-- PROVIDED MATERIAL start --
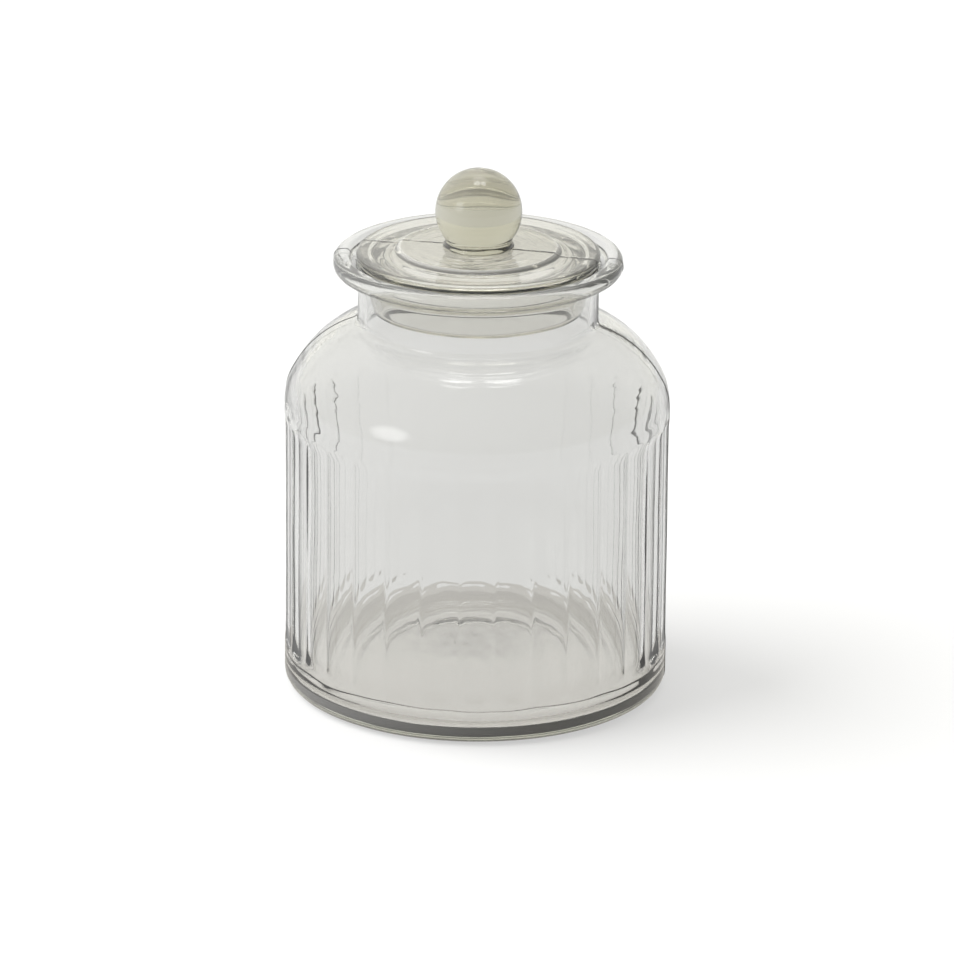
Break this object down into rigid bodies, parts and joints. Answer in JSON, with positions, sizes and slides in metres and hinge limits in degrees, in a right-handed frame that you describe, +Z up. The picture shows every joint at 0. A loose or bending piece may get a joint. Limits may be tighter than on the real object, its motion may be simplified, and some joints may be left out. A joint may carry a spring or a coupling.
{
  "type": "glass storage jar",
  "caption": "Round fluted glass jar with a sloping shoulder, short neck and rolled lip, closed by a glass lid with a hollow plug and a ball knob.",
  "frame": {"origin": "centre of the foot ring, on the plane the jar stands on", "axes": "+Z up along the jar's axis, +X through one of its two mould lines"},
  "size_m": [0.1826, 0.1826, 0.2539],
  "materials": {
    "jar_glass": "clear, faintly grey-green",
    "lid_glass": "clear, faintly olive"
  },
  "bodies": {
    "jar": {"jar_body": "jar_glass"},
    "lid": {"lid": "lid_glass", "lid_knob": "lid_glass"}
  },
  "joints": [
    {"name": "lid_lift", "type": "slide", "parent": "jar", "child": "lid", "axis": [0, 0, 1], "range_m": [0, 0.15]}
  ]
}
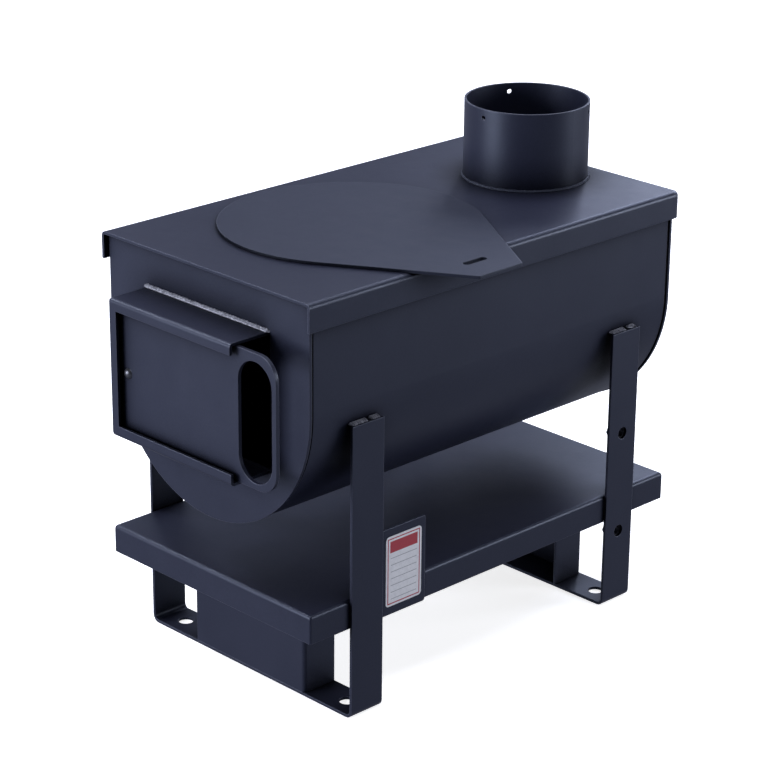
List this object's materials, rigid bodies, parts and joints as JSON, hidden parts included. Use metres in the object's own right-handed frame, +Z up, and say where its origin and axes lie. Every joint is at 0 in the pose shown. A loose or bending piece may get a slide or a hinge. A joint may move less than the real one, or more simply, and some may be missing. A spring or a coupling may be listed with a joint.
{
  "type": "wood burning stove",
  "caption": "Portable wood burning stove: round-bottomed steel drum on strap legs with a heat-shield tray, sliding door, lift-off cooking lid and flue collar.",
  "frame": {"origin": "on the floor, midway between the four floor holes in the base straps", "axes": "+X to the right seen from the door, where the door slides open; +Y to the rear, away from the door; +Z up, along the flue"},
  "size_m": [0.353, 0.562, 0.5205],
  "materials": {
    "heat_paint": "matte",
    "fire_steel": "matte",
    "bolt_steel": "satin",
    "label_white": "satin"
  },
  "bodies": {
    "stove_body": {"drum_shell": "heat_paint", "front_plate": "heat_paint", "rear_plate": "heat_paint", "top_plate": "heat_paint", "flue_collar": "heat_paint", "flue_weld": "heat_paint", "door_frame": "heat_paint", "door_guides": "heat_paint", "frame_weld": "heat_paint", "front_seam_weld": "fire_steel", "rear_seam_weld": "fire_steel", "front_leg_frame": "heat_paint", "rear_leg_frame": "heat_paint", "front_leg_welds": "heat_paint", "rear_leg_welds": "heat_paint", "rear_leg_nuts": "bolt_steel", "front_support_bracket": "heat_paint", "rear_support_bracket": "heat_paint", "heat_shield_tray": "heat_paint", "label_plate": "heat_paint", "label_card": "label_white", "baffle_plate": "fire_steel", "baffle_shelves": "fire_steel"},
    "door": {"sliding_door": "heat_paint", "door_stop_bolt": "bolt_steel", "door_stop_nut": "bolt_steel"},
    "lid": {"cooking_lid": "heat_paint", "lid_locating_ring": "fire_steel"}
  },
  "joints": [
    {"name": "door_slide", "type": "slide", "parent": "stove_body", "child": "door", "axis": [1, 0, 0], "range_m": [0, 0.155]},
    {"name": "lid_lift", "type": "slide", "parent": "stove_body", "child": "lid", "axis": [0, 0, 1], "range_m": [0, 0.06]}
  ]
}
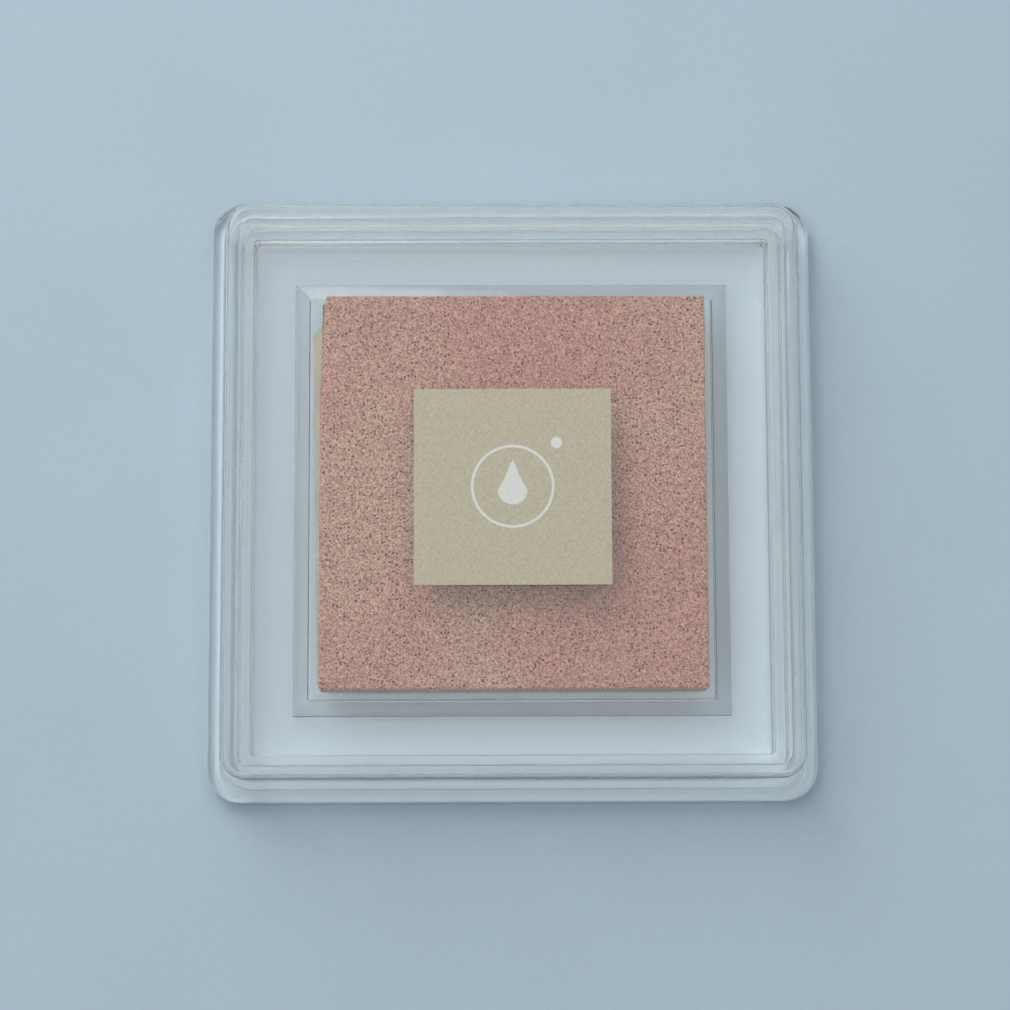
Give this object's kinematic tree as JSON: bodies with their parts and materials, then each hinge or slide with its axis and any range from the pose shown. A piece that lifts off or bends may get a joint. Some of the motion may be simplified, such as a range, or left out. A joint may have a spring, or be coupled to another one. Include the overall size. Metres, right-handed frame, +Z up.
-- PROVIDED MATERIAL end --
### PROMPT
Each record above should be output again exactly.

### SOLUTION FOR THIS EXERCISE
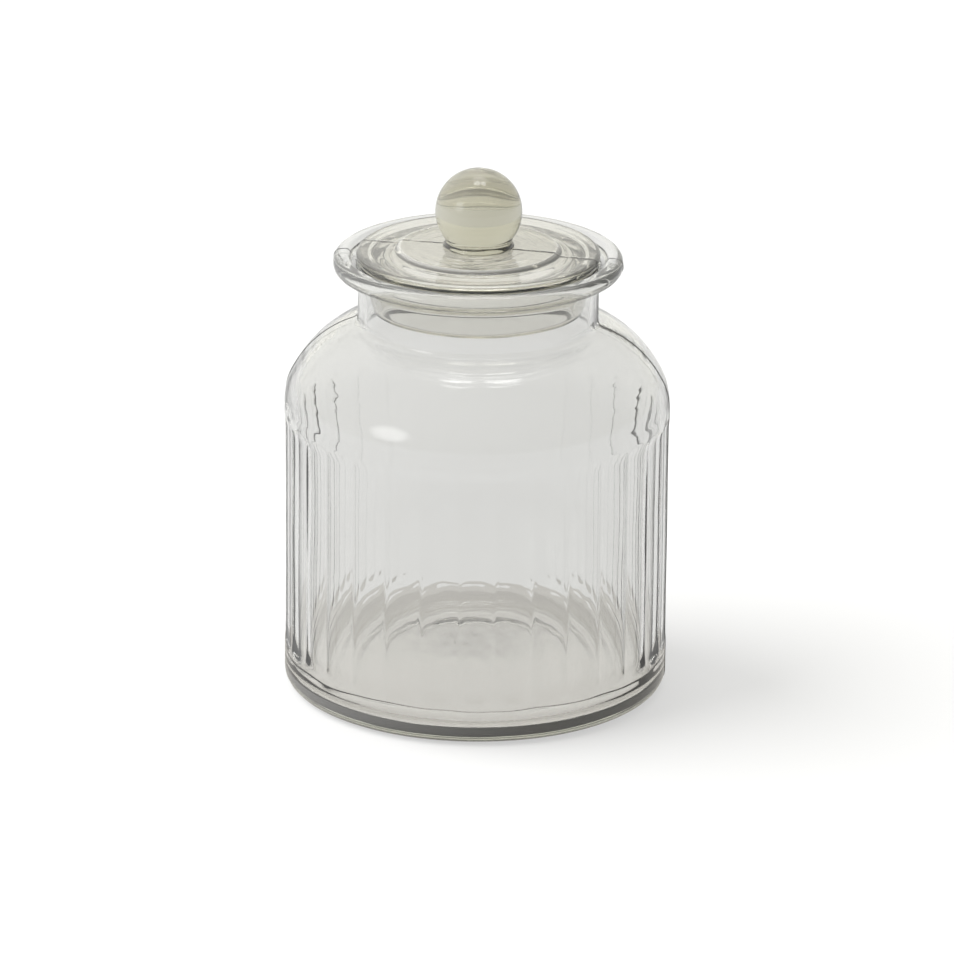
Break this object down into rigid bodies, parts and joints. Answer in JSON, with positions, sizes and slides in metres and hinge limits in degrees, in a right-handed frame that you describe, +Z up. The picture shows every joint at 0. A loose or bending piece may get a joint. Limits may be tighter than on the real object, its motion may be simplified, and some joints may be left out. A joint may carry a spring or a coupling.
{
  "type": "glass storage jar",
  "caption": "Round fluted glass jar with a sloping shoulder, short neck and rolled lip, closed by a glass lid with a hollow plug and a ball knob.",
  "frame": {"origin": "centre of the foot ring, on the plane the jar stands on", "axes": "+Z up along the jar's axis, +X through one of its two mould lines"},
  "size_m": [0.1826, 0.1826, 0.2539],
  "materials": {
    "jar_glass": "clear, faintly grey-green",
    "lid_glass": "clear, faintly olive"
  },
  "bodies": {
    "jar": {"jar_body": "jar_glass"},
    "lid": {"lid": "lid_glass", "lid_knob": "lid_glass"}
  },
  "joints": [
    {"name": "lid_lift", "type": "slide", "parent": "jar", "child": "lid", "axis": [0, 0, 1], "range_m": [0, 0.15]}
  ]
}
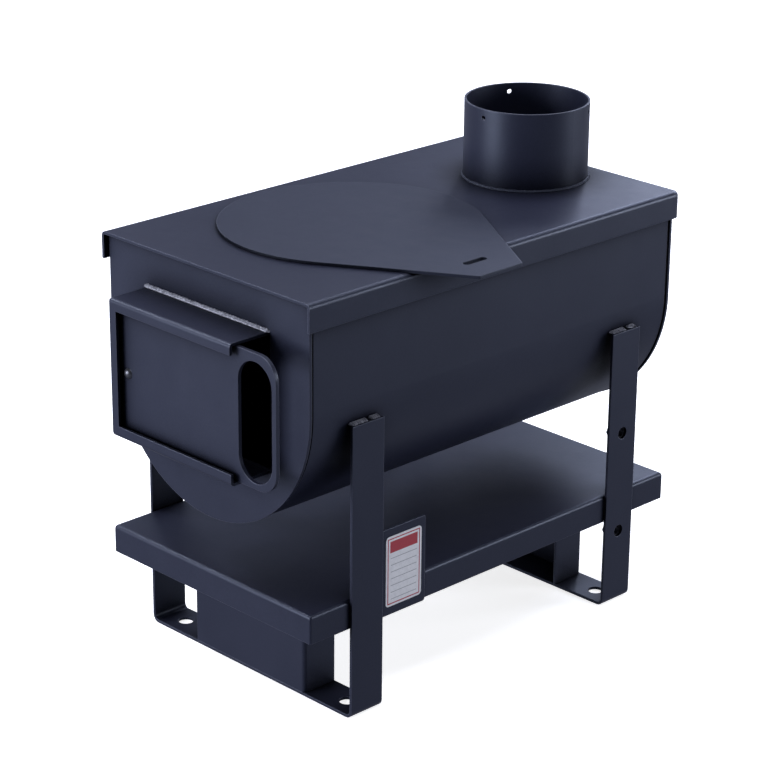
List this object's materials, rigid bodies, parts and joints as JSON, hidden parts included. Use metres in the object's own right-handed frame, +Z up, and say where its origin and axes lie. Every joint is at 0 in the pose shown. A loose or bending piece may get a slide or a hinge. A joint may move less than the real one, or more simply, and some may be missing. A spring or a coupling may be listed with a joint.
{
  "type": "wood burning stove",
  "caption": "Portable wood burning stove: round-bottomed steel drum on strap legs with a heat-shield tray, sliding door, lift-off cooking lid and flue collar.",
  "frame": {"origin": "on the floor, midway between the four floor holes in the base straps", "axes": "+X to the right seen from the door, where the door slides open; +Y to the rear, away from the door; +Z up, along the flue"},
  "size_m": [0.353, 0.562, 0.5205],
  "materials": {
    "heat_paint": "matte",
    "fire_steel": "matte",
    "bolt_steel": "satin",
    "label_white": "satin"
  },
  "bodies": {
    "stove_body": {"drum_shell": "heat_paint", "front_plate": "heat_paint", "rear_plate": "heat_paint", "top_plate": "heat_paint", "flue_collar": "heat_paint", "flue_weld": "heat_paint", "door_frame": "heat_paint", "door_guides": "heat_paint", "frame_weld": "heat_paint", "front_seam_weld": "fire_steel", "rear_seam_weld": "fire_steel", "front_leg_frame": "heat_paint", "rear_leg_frame": "heat_paint", "front_leg_welds": "heat_paint", "rear_leg_welds": "heat_paint", "rear_leg_nuts": "bolt_steel", "front_support_bracket": "heat_paint", "rear_support_bracket": "heat_paint", "heat_shield_tray": "heat_paint", "label_plate": "heat_paint", "label_card": "label_white", "baffle_plate": "fire_steel", "baffle_shelves": "fire_steel"},
    "door": {"sliding_door": "heat_paint", "door_stop_bolt": "bolt_steel", "door_stop_nut": "bolt_steel"},
    "lid": {"cooking_lid": "heat_paint", "lid_locating_ring": "fire_steel"}
  },
  "joints": [
    {"name": "door_slide", "type": "slide", "parent": "stove_body", "child": "door", "axis": [1, 0, 0], "range_m": [0, 0.155]},
    {"name": "lid_lift", "type": "slide", "parent": "stove_body", "child": "lid", "axis": [0, 0, 1], "range_m": [0, 0.06]}
  ]
}
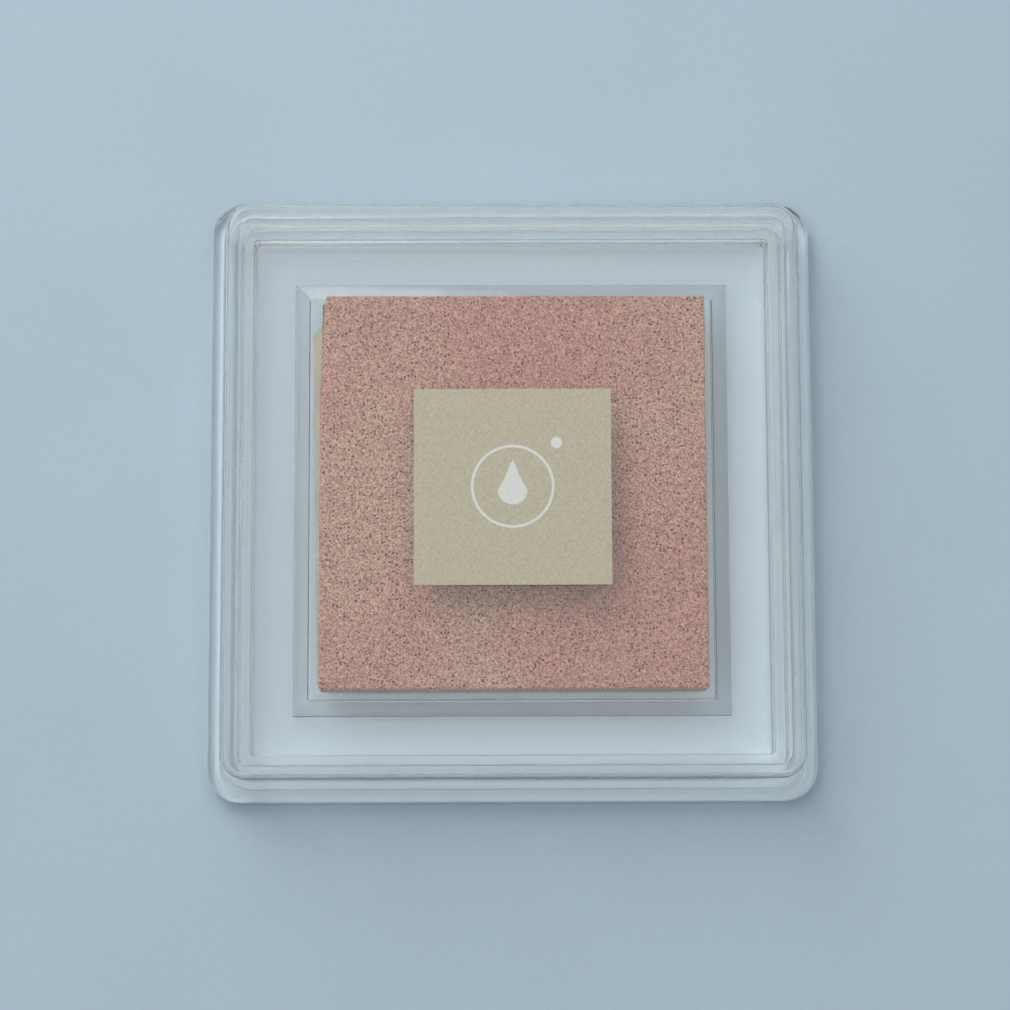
Give this object's kinematic tree as JSON: bodies with their parts and materials, then each hinge or slide with its axis and any range from the pose shown. A piece that lifts off or bends may get a joint. Some of the motion may be simplified, such as a range, or left out. A joint may have a spring, or be coupled to another one. Include the overall size. Metres, right-handed frame, +Z up.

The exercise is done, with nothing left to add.